The suit attempted to block four union leaders and six alleged Mafia bosses from controlling the union. The suit accused the union bosses of giving exemptions to collective bargaining agreements to construction companies that pay off union bosses. This gave an unfair competitive advantage to companies paying the bribes and harmed dues-paying union members who were not necessarily getting better working conditions promised to them because of exemptions for favored companies. 
In 1994, the federal government reached an agreement with the district council of the UBC in New York. A court-appointed official was appointed to supervise the union for 30 months, having the authority to overrule expenditures or dismiss union officials. The supervisor, former federal judge Kenneth Conboy, also was to oversee reforms to the election system of allowing all members to vote for officials by secret ballot, replacing the system of sending delegates from the 17 locals. The supervisor also oversaw reforms in how work crew were assigned. 
In 2010, Michael Forde, son of Martin Forde, followed in his father’s footsteps by both leading the union and getting convicted for bribery. The younger Forde became head of Local 608 and pleaded guilty to racketeering charges for taking hundreds of thousands in bribes from contractors to use non-union labor. He was sentenced to 11 years in prison Local 608 union. Other union leaders testified against Forde. Construction company owner James Murray admitted to paying a $100,000 to provide an exemption on collective bargaining rules. He was also fined $50,000 and ordered to forfeit $100,000. 
McCarron Ullico Deal
In 2002, national UBC president Doug McCarron agreed to return $200,000 he made from a stock deal that was under federal investigation. He made the money selling shares of Union Labor Life Insurance Company (Ullico), a labor-owned insurance carrier. 
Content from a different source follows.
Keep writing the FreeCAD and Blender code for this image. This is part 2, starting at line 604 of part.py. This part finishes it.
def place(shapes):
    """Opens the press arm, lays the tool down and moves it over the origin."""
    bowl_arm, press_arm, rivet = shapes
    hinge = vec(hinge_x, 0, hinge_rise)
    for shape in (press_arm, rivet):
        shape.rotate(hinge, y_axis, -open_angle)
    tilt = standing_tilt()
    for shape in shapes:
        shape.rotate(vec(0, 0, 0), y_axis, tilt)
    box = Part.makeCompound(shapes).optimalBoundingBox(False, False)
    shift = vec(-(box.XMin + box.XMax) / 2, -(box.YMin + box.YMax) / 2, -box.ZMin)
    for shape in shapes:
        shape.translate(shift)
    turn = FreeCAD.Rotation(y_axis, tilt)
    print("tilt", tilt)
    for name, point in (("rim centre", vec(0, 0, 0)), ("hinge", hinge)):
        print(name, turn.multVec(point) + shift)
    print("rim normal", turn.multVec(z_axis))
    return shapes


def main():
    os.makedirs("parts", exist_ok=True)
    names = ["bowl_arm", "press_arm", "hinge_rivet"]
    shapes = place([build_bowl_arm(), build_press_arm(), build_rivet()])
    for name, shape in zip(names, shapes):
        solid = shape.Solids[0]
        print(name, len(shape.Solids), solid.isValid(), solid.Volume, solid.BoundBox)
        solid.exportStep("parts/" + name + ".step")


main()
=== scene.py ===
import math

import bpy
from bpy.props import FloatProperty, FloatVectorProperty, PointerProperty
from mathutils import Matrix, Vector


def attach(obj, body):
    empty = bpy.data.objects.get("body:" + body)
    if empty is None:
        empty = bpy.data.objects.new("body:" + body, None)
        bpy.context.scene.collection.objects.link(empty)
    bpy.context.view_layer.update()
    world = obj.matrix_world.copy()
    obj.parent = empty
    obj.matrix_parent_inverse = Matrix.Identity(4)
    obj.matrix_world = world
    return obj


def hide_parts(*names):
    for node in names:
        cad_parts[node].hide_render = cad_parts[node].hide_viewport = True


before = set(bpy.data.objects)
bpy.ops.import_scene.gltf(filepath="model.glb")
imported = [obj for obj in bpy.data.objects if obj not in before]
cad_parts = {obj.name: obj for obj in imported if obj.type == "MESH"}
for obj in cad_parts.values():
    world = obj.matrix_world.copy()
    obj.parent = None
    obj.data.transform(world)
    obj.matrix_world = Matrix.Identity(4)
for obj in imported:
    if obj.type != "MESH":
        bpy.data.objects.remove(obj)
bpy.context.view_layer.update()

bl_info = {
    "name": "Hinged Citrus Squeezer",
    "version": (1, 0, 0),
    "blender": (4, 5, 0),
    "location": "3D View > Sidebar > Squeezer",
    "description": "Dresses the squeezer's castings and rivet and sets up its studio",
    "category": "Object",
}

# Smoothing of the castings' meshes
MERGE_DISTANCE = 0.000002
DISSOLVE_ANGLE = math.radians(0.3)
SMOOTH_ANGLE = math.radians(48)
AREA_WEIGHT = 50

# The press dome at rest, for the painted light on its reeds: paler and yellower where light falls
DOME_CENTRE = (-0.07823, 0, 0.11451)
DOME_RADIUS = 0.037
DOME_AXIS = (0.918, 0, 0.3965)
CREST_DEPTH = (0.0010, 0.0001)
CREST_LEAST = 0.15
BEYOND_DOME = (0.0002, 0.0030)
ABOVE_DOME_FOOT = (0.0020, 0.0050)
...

The Labor Department and a federal grand jury in Washington were investigating a deal in which Ullico repurchased shares from McCarron and several other union presidents on the bank’s board; Ullico financial statements indicated that the board members profited by more than $6 million, with McCarron getting about $276,000.  The Nation, a liberal magazine, referred to the union leaders potentially improper profiting from privileged information as an “Enron-like” scandal within organized labor. 
While McCarron was not charged, he would later resign from the Ullico board and agree to repay his share of profits from the scheme. 
McCarron is the general president of the UBC. After building his career as a local labor leader in southern California beginning in 1968, he became the UBC national vice president in 1994. A year later, he was elected to the top job. He was re-elected to five-year terms in 2000, 2005, 2010 and 2015.
Before emerging on the national leadership, he was president of the Southern California Conference of Carpenters in 1982, and the president of the Los Angeles County District Council of Carpenters in 1983. 
McCarron was among other union leaders that met with President Donald Trump just three days after his 2017 inauguration to talk about issues such as trade and establishing an apprenticeship program.  McCarron also served on the Labor Department’s apprenticeship task force, along with other union leaders and corporate executives. 
Doug Banes was elected as first vice president with McCarron in 1995. A millwright, he promoted power-generation companies to create training taught at the union’s International Training Center in Las Vegas. Banes joined the Local Union 2158 in the Moline, Ill.-Bettendorf, Iowa in the 1960s.
He was the local union’s business agent and business manager before moving to positions at the council and then to the local board levels on his way to getting elected to national leadership. 
Frank Spencer was first elected in 2015 as the second vice president of UBC. He had been active in the union for four decades, having held the office of Eastern District Vice President and as Executive Secretary-Treasurer of the New Jersey Regional Council of Carpenters. He was previously elected as a freeholder for Camden County, New Jersey. 
Andris J. Silins
Andris J. Silins was first elected as general secretary-treasurer in 2000. He handles the financial and administrative operations for the union, and is the editor of Carpenter Magazine, the union’s publication. He previously served as the second vice president, elected in 1995.
Silinis is also treasurer of the Massachusetts Housing Finance Agency Board and is chairman of that agency’s retirement fund. A Marine veteran from Vietnam, he joined the union in 1968 in the Carpenters Local 67 in Boston, where he became president in 1989. He helped found the Massachusetts Carpenters Guaranteed Annuity Fund and the First Trade Union Savings Bank, and served as chairman of the bank’s board. 
In the mid-2000s, some UBC chapters began to recruit illegal immigrant workers to be members. The union membership was dwindling and UBC members were facing massive competition from non-unionized immigrant workers, leading some union leaders to abandon their longstanding opposition to illegal immigration. The Wall Street Journal identified Denver, Houston, Atlanta, Phoenix and Kansas City as most affected by the dynamic. 
In three decades, the carpenters’ union in Colorado went from working on 70 percent of construction projects to just 10 percent when the union decided to admit illegal immigrant members in 2005. Denver organizer Jim Gleason estimated to The Wall Street Journal that two-thirds of construction jobs were going to immigrants rather than union workers, and he estimated at least half of the immigrant labor was illegal. Many union members were resistant, but Gleason said, “If you want to grow, you have to represent the people who are doing the work.” 
The union is a longtime supporter of protectionism, claiming to fight against “unfair trade agreements that rob Americans workers of decent jobs and damage our long-term economic security.”  Early the Trump administration, the union voiced strong support for the new president in 2017 for pulling the United States out of the Trans-Pacific Partnership agreement with Asian countries. 
Prevailing Wage Laws
The union is also a staunch advocate the Davis-Bacon prevailing wage law. The 1931 Davis-Bacon law requires employers to pay a prevailing wage set by the U.S. Department of Labor—in practice, a union-rate wage—for workers contracting with the government.